You can read the simple text of PMQs on Hansard here: http://bit.ly/z91G1d
Andrew Sparrow does an excellent summary here also: http://bit.ly/yuK5V2
There are also some great write-ups from Commons journalists such as Quentin Letts and Simon Hoggart.
So, I have always taken the view that, with such a wealth of reportage available, the best thing I can do is not read any of it, and, instead, watch the whole session myself and then write a personal view of it – bearing in mind I have now watched two years’ worth, so I tend to skate over some of the stuff which has been repeated many times.
So, I am a volunteer with a very active full time job (thankfully), so I write as I feel.

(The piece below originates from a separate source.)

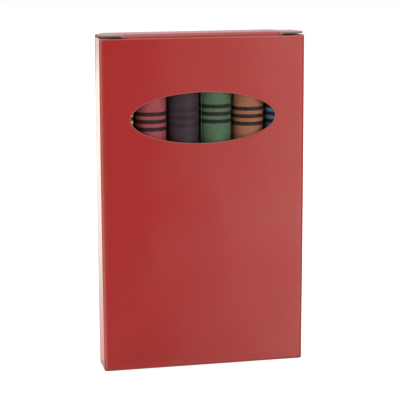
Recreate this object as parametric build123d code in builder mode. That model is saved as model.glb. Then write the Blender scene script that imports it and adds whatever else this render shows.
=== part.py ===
"""Folding carton with an oval window that holds six paper-wrapped wax crayons.

Frame: millimetres, +Z up, origin at the middle of the base. The front faces -Y, X runs to the
right seen from the front. The lid is hinged on the back panel and tucks in behind the front panel.
"""
from build123d import *
from math import cos, radians, sin
import os

os.makedirs("parts", exist_ok=True)

# ---- carton, driving dimensions ----
width = 57.0            # outside, along X
depth = 10.0            # outside, along Y
front_height = 92.0     # base to the cut edge of the front panel
board = 0.4             # thickness of the carton board
lid_level = 92.6        # underside of the lid, which is the top edge of the back panel
side_height = 91.7      # fold line of the top dust flaps
crease_radius = 0.3     # outside of the upright folds

half_width = width / 2
half_depth = depth / 2
inner_half_width = half_width - board
inner_half_depth = half_depth - board

# ---- oval window in the front panel ----
window_width = 40.4
window_height = 14.0
window_level = 70.1     # centre of the oval above the base

# ---- closure at the top ----
lid_width = width - 0.8
lid_reach = 9.5         # hinge line to the tuck fold, along Y
tuck_length = 5.0
tuck_lean = 12.0        # degrees that the tuck leans back from the front panel
tuck_fold_width = 43.0  # the fold between the two slits
tuck_width = 54.8
tuck_shoulder = 1.0     # how far the shoulders fall from fold to side edge
tuck_corner = 3.0
dust_length = 7.5
dust_rise = 3.0         # degrees that a top dust flap stands up from level
dust_front_y = -3.2
dust_front_taper = 0.15
dust_back_y = 4.4
dust_back_taper = 0.45
dust_corner = 1.0

# ---- glued seams and bottom ----
seam_width = 8.4
seam_margin = 1.5       # seam flap ends this far from the folds
seam_chamfer = 2.0
bottom_flap_length = 16.0
bottom_flap_corner = 2.0
bottom_gap = 0.1        # clearance of the inner bottom flaps from the walls

# ---- crayons ----
crayon_colours = ["yellow", "red", "black", "green", "orange", "blue"]
crayon_pitch = 9.15
row_shift = -0.25       # the loose row leans this far to the left
stick_length = 88.0
stick_diameter = 8.3
wrapper_diameter = 8.8
tip_height = 8.0
tip_diameter = 4.4
tip_edge = 0.5
base_edge = 0.5
wrapper_length = 72.5
wrapper_level = 6.2     # lower edge of the green crayon's wrapper above its own base
# each wrapper is glued a little higher or lower on its stick
wrapper_shift = {"yellow": -0.8, "red": -1.6, "black": -0.4, "green": 0.4, "orange": -0.9, "blue": -0.5}
stand_gap = 0.05        # crayon base above the board that it stands on


def crayon_axis(number):
    """X of a crayon, counted from the left."""
    return row_shift + (number - (len(crayon_colours) - 1) / 2) * crayon_pitch


def crayon_base(number):
    """Height of a crayon's base: the middle two stand clear of the bottom dust flaps."""
    on_dust_flap = abs(crayon_axis(number)) > inner_half_width - bottom_flap_length - wrapper_diameter / 2
    layers = 3 if on_dust_flap else 2
    return layers * board + stand_gap


def write(part, name):
    part.label = name
    export_step(part, f"parts/{name}.step")


# ---- the four walls ----
with BuildPart() as front_panel:
    with BuildSketch(Plane.XZ.offset(inner_half_depth)):
        with Locations((0, front_height / 2)):
            Rectangle(width, front_height)
        with Locations((0, window_level)):
            Ellipse(window_width / 2, window_height / 2, mode=Mode.SUBTRACT)
    extrude(amount=board)
    outer_uprights = front_panel.edges().filter_by(Axis.Z).group_by(Axis.Y)[0]
    fillet(outer_uprights, crease_radius)
write(front_panel.part, "front_panel")

with BuildPart() as back_panel:
    with BuildSketch(Plane.XZ.offset(-half_depth)):
        with Locations((0, lid_level / 2)):
            Rectangle(width, lid_level)
    extrude(amount=board)
    outer_uprights = back_panel.edges().filter_by(Axis.Z).group_by(Axis.Y)[-1]
    fillet(outer_uprights, crease_radius)
write(back_panel.part, "back_panel")

with BuildPart() as left_side_panel:
    with BuildSketch(Plane.YZ.offset(-half_width)):
        with Locations((0, side_height / 2)):
            Rectangle(2 * inner_half_depth, side_height)
    extrude(amount=board)
write(left_side_panel.part, "left_side_panel")

with BuildPart() as right_side_panel:
    mirror(left_side_panel.part, about=Plane.YZ)
write(right_side_panel.part, "right_side_panel")

# The seam flap is folded from the back panel and glued inside the left side panel.
with BuildPart() as glue_flap:
    seam_bottom = 3 * board + seam_margin
    seam_top = side_height - seam_margin
    with BuildSketch(Plane.YZ.offset(-inner_half_width)):
        with BuildLine():
            Polyline(
                (inner_half_depth, seam_bottom),
                (inner_half_depth, seam_top),
                (inner_half_depth - seam_width, seam_top - seam_chamfer),
                (inner_half_depth - seam_width, seam_bottom + seam_chamfer),
                close=True,
            )
        make_face()
    extrude(amount=board)
write(glue_flap.part, "glue_flap")

# ---- glued bottom: outer panel, inner panel, then a dust flap from each side ----
with BuildPart() as bottom_outer_panel:
    with BuildSketch(Plane.XY):
        Rectangle(2 * inner_half_width, 2 * inner_half_depth)
    extrude(amount=board)
write(bottom_outer_panel.part, "bottom_outer_panel")

with BuildPart() as bottom_inner_panel:
    with BuildSketch(Plane.XY.offset(board)):
        Rectangle(2 * (inner_half_width - bottom_gap), 2 * (inner_half_depth - bottom_gap))
    extrude(amount=board)
write(bottom_inner_panel.part, "bottom_inner_panel")

with BuildPart() as bottom_dust_flap_left:
    with BuildSketch(Plane.XY.offset(2 * board)):
        with Locations((-inner_half_width, 0)):
            Rectangle(bottom_flap_length, 2 * (inner_half_depth - bottom_gap), align=(Align.MIN, Align.CENTER))
    extrude(amount=board)
    free_corners = bottom_dust_flap_left.edges().filter_by(Axis.Z).group_by(Axis.X)[-1]
    fillet(free_corners, bottom_flap_corner)
write(bottom_dust_flap_left.part, "bottom_dust_flap_left")

with BuildPart() as bottom_dust_flap_right:
    mirror(bottom_dust_flap_left.part, about=Plane.YZ)
write(bottom_dust_flap_right.part, "bottom_dust_flap_right")

# ---- lid, hinged on the top edge of the back panel ----
with BuildPart() as lid_panel:
    with BuildSketch(Plane.XY.offset(lid_level)):
        with Locations((0, half_depth)):
            Rectangle(lid_width, lid_reach, align=(Align.CENTER, Align.MAX))
    extrude(amount=board)
write(lid_panel.part, "lid_panel")

# ---- tuck flap, folded down from the lid between two slits; it hangs in its own leaning plane ----
tuck_fold_y = half_depth - lid_reach
lean = radians(tuck_lean)
tuck_plane = Plane(
    origin=(0, tuck_fold_y + board * cos(lean), lid_level),
    x_dir=(1, 0, 0),
    z_dir=(0, -cos(lean), -sin(lean)),
)
with BuildPart() as tuck_flap:
    with BuildSketch(tuck_plane) as tuck_outline:
        with BuildLine():
            Polyline(
                (-tuck_fold_width / 2, 0),
                (tuck_fold_width / 2, 0),
                (tuck_width / 2, -tuck_shoulder),
                (tuck_width / 2, -tuck_length),
                (-tuck_width / 2, -tuck_length),
                (-tuck_width / 2, -tuck_shoulder),
                close=True,
            )
        make_face()
        fillet(tuck_outline.vertices().group_by(Axis.Y)[0], tuck_corner)
    extrude(amount=board)
write(tuck_flap.part, "tuck_flap")

# ---- top dust flaps, hinged on the side panels and folded in under the lid ----
rise = radians(dust_rise)
dust_plane = Plane(
    origin=(-half_width, 0, side_height),
    x_dir=(cos(rise), 0, sin(rise)),
    z_dir=(-sin(rise), 0, cos(rise)),
)
with BuildPart() as dust_flap_left:
    with BuildSketch(dust_plane) as dust_outline:
        with BuildLine():
            Polyline(
                (0, dust_front_y),
                (dust_length, dust_front_y + dust_front_taper * dust_length),
                (dust_length, dust_back_y - dust_back_taper * dust_length),
                (0, dust_back_y),
                close=True,
            )
        make_face()
        fillet(dust_outline.vertices().group_by(Axis.X)[-1], dust_corner)
    extrude(amount=board)
write(dust_flap_left.part, "dust_flap_left")

with BuildPart() as dust_flap_right:
    mirror(dust_flap_left.part, about=Plane.YZ)
write(dust_flap_right.part, "dust_flap_right")

# ---- six crayons: a moulded wax stick with a conical tip, in a paper wrapper ----
stick_radius = stick_diameter / 2
tip_radius = tip_diameter / 2
for number, colour in enumerate(crayon_colours):
    foot = Plane(origin=(crayon_axis(number), 0, crayon_base(number)))
    with BuildPart() as crayon_stick:
        with BuildSketch(foot.rotated((90, 0, 0))):
            with BuildLine():
                Polyline(
                    (0, 0),
                    (stick_radius - base_edge, 0),
                    (stick_radius, base_edge),
                    (stick_radius, stick_length - tip_height),
                    (tip_radius, stick_length - tip_edge),
                    (tip_radius - tip_edge, stick_length),
                    (0, stick_length),
                    close=True,
                )
            make_face()
        revolve(axis=Axis(foot.origin, (0, 0, 1)))
    write(crayon_stick.part, f"{colour}_stick")

    with BuildPart() as crayon_wrapper:
        with BuildSketch(foot.offset(wrapper_level + wrapper_shift[colour])):
            Circle(wrapper_diameter / 2)
            Circle(stick_radius, mode=Mode.SUBTRACT)
        extrude(amount=wrapper_length)
    write(crayon_wrapper.part, f"{colour}_wrapper")
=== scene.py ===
"""Looks of the crayon box: a varnished red carton with an oval window, and six wrapped crayons.

Coordinates in the builders below are millimetres in the row's frame: +Z up, the front faces -Y.
Each piece of board is one closed mesh: printed face, bare inner face, and pale cut edge.
"""
import bmesh
import bpy
from math import atan2, cos, pi, radians, sin, sqrt
from mathutils import Matrix, Vector, noise


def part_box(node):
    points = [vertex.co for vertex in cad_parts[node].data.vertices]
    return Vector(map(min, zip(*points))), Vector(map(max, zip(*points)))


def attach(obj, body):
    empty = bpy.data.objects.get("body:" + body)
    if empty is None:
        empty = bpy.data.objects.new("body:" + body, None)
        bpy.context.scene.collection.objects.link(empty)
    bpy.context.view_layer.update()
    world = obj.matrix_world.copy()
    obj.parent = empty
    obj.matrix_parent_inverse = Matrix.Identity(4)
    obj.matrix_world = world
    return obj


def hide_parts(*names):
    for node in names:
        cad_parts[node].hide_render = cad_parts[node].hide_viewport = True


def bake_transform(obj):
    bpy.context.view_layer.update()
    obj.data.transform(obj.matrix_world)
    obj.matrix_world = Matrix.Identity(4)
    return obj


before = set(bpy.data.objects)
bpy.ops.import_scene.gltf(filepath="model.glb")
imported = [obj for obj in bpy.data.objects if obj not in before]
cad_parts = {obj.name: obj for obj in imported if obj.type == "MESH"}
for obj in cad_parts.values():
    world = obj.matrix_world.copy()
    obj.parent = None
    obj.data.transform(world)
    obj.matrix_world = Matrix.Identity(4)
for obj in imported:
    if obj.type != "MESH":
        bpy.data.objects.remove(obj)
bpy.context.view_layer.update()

MM = 0.001


# ---------------------------------------------------------------- places, read from the frame
def box_mm(node):
    low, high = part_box(node)
    return low / MM, high / MM


front_low, front_high = box_mm("front_panel")
back_high = box_mm("back_panel")[1]
lid_low, lid_high = box_mm("lid_panel")
tuck_high = box_mm("tuck_flap")[1]
side_high = box_mm("left_side_panel")[1]
dust_low, dust_high = box_mm("dust_flap_left")
seam_low, seam_high = box_mm("glue_flap")

HALF_WIDTH = front_high.x
FRONT_Y = front_low.y
BACK_Y = back_high.y
BOARD = front_high.y - front_low.y
CUT_CRUSH = 0.1          # the front panel's upper edge is crushed by this much
FRONT_TOP = front_high.z - CUT_CRUSH
LID_UNDER = back_high.z
LID_TOP = lid_high.z
SIDE_TOP = side_high.z
MID_HEIGHT = FRONT_TOP / 2

# die-cut window: an ellipse in the front panel, as in CAD
WINDOW_HALF_WIDTH = 20.2
WINDOW_HALF_HEIGHT = 7.0
WINDOW_LEVEL = 70.1

FOLD_RADIUS = 0.8        # outside of the upright folds, which are soft
FOOT_RADIUS = 0.45       # outside of the folds round the bottom
FOLD_STEPS = 8
FOLD_OVERLAP = 0.3       # strip of a side panel that belongs to its dust flap's mesh
EDGE_BAND = 0.35         # width of paler, crushed print along a cut edge

PRINTED, BARE, CUT = 0, 1, 2


def smooth(t):
    t = min(1.0, max(0.0, t))
    return t * t * (3 - 2 * t)


def between(a, b, count):
    """count + 1 evenly spaced values from a to b."""
    return [a + (b - a) * i / count for i in range(count + 1)]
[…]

So I would not for a moment pretend that I can even touch the lower garments of the likes of Simon Hoggart, who I have enormous respect and admiration for as a sketch writer. But at least I can say that my PMQ write-ups are a genuine personal view based on watching the session the whole way through and not reading or listening to other views or reports of the session until after I have written it.
So, take it or leave it on that basis. It’s a great privilege for me to do it each week and I value the comments that come forward – good or bad.
Paul
As someone who is continually fence-sitting over the merits of coalition for the LibDems, yesterday was a great morale booster 🙂
Paul is to be complimented on his coverage of PMQs, even though I personally would like it to be a bit more Berkshire-centric, this was somewhat satisfied by his backhander given to Redwood.
Funny…he never answered Dennis Skinner !!!!!
He shouted and blamed the previous government like a true Tory. So well done there.
I enjoy Paul’s take and am glad that he takes time to do it – to the ungenerous commentator above, why not read Hansard instead. Really, why do people have to go out of their way to be negative or rude?
Harman: “the party of William Gladstone; the party of David Lloyd George: now the party of Nick Clegg.”
The trouble with that line of attack is it calls to mind the hushed reverential tones in which we speak of The Party Of Harriet Harman.